• _Task goal_:
Print the data exactly as it is given, please.

• _Material_:

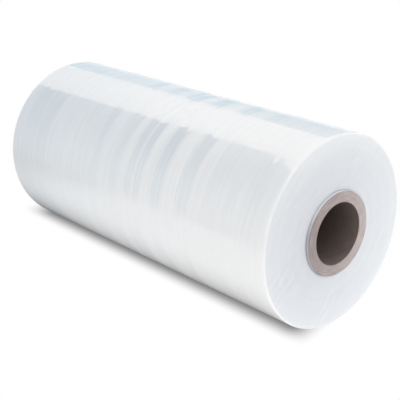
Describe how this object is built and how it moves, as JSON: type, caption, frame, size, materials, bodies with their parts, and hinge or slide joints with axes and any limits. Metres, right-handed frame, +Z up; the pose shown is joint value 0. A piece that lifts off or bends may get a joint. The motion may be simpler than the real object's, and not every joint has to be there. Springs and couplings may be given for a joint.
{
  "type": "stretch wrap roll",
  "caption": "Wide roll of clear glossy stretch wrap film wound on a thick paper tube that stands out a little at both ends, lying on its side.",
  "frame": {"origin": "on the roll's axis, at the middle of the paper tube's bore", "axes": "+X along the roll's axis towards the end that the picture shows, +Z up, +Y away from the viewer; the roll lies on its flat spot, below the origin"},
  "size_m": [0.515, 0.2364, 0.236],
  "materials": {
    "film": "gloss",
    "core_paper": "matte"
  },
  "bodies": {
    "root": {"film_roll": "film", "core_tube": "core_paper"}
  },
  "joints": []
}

• _Exercise output_:
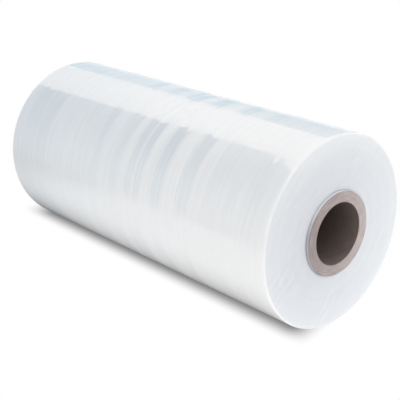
Describe how this object is built and how it moves, as JSON: type, caption, frame, size, materials, bodies with their parts, and hinge or slide joints with axes and any limits. Metres, right-handed frame, +Z up; the pose shown is joint value 0. A piece that lifts off or bends may get a joint. The motion may be simpler than the real object's, and not every joint has to be there. Springs and couplings may be given for a joint.
{
  "type": "stretch wrap roll",
  "caption": "Wide roll of clear glossy stretch wrap film wound on a thick paper tube that stands out a little at both ends, lying on its side.",
  "frame": {"origin": "on the roll's axis, at the middle of the paper tube's bore", "axes": "+X along the roll's axis towards the end that the picture shows, +Z up, +Y away from the viewer; the roll lies on its flat spot, below the origin"},
  "size_m": [0.515, 0.2364, 0.236],
  "materials": {
    "film": "gloss",
    "core_paper": "matte"
  },
  "bodies": {
    "root": {"film_roll": "film", "core_tube": "core_paper"}
  },
  "joints": []
}